Но пока эшелон шёл на Восток, в Ашхабад, и окрестные заснеженные казахстанские степи оглашались нашими звонкими песнями […] слева от меня на нарах лежал двадцатилетний паренёк […] почти не принимавший участия в наших бурных забавах. Он был довольно высокого роста и худ, с глубоко запавшими глазами, изрядно обросший и опустившийся (если говорить об одежде). Его почти не было слышно. Он старательно выполнял черновую работу, которой так много в эшелонной жизни. По всему было видно, что мальчика вихрь войны вырвал из интеллигентной семьи, не успев опалить его. Впрочем, таких в нашем эшелоне было немало. Но вот однажды этот мальчишка обратился ко мне с просьбой, показавшейся совершенно дикой: «Нет ли у Вас чего-нибудь почитать по физике» – спросил он почтительно «старшего товарища», то есть меня. Надо сказать, что большинство ребят обращались ко мне на «ты», и от обращения соседа я поморщился. Первое желание – на БАМовском языке послать куда подальше этого папенькиного сынка с его нелепой просьбой. «Нашёл время, дурачок», – подумал я, но в последний момент меня осенила недобрая мысль. Я вспомнил, что на самом дне моего тощего рюкзака, взятого при довольно поспешной эвакуации из Москвы 26 октября, лежала монография Гайтлера «Квантовая теория излучения».

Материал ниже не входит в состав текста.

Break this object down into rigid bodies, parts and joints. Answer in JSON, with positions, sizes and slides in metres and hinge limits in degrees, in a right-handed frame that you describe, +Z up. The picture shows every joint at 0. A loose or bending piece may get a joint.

Мне до сих пор непонятно, почему я взял эту книгу с собой, отправляясь в путешествие, финиш которого предвидеть было невозможно. По-видимому, этот странный поступок был связан с моей, как мне тогда казалось, не совсем подходящей деятельностью после окончания физического факультета МГУ. Ещё со времён БАМа, до университета, я решил стать физиком-теоретиком, а судьба бросила меня в астрономию. Я мечтал (о, глупец) удрать оттуда в физику, для чего почитывал соответствующую литературу. Хорошо помню, что только-только вышедшую в русском переводе монографию Гайтлера я купил в апреле 1940 года в книжном киоске на Моховой, у входа в старое здание МГУ. Книга соблазнила меня возможностью сразу же погрузиться в глубины высокой теории и тем самым быть «на уровне». Увы, я очень быстро обломал себе зубы: дальше предисловия и начала первого параграфа, трактуюшего о процессах первого порядка, я не сдвинулся. Помню, как я был угнетён этим обстоятельством – значит, конец, значит, не быть мне физиком-теоретиком! Где мне тогда было знать, что эта книга просто очень трудная и к тому же «по-немецки» тяжело написана. И всё же – почему я запихнул её в свой рюкзак? «Весёлую шутку я отчебучил, выдав мальчишке Гайтлера», – думал я. И почти сразу же об этом забыл […] я совсем забыл про странного юношу, которого изредка бессознательно фиксировал боковым зрением – при слабом, дрожащем свете коптилки, на фоне диких песен и весёлых баек паренёк тихо лежал на нарах и что-то читал. И только подъезжая к Ашхабаду, я понял, что он читал моего Гайтлера! «Спасибо», – сказал он, возвращая мне книгу в чёрном, сильно помятом переплёте. «Ты что, прочитал её?» – неуверенно спросил я. «Да». Я, поражённый, молчал. «Это трудная книга, но очень глубокая и содержательная. Большое Вам спасибо», – закончил паренёк.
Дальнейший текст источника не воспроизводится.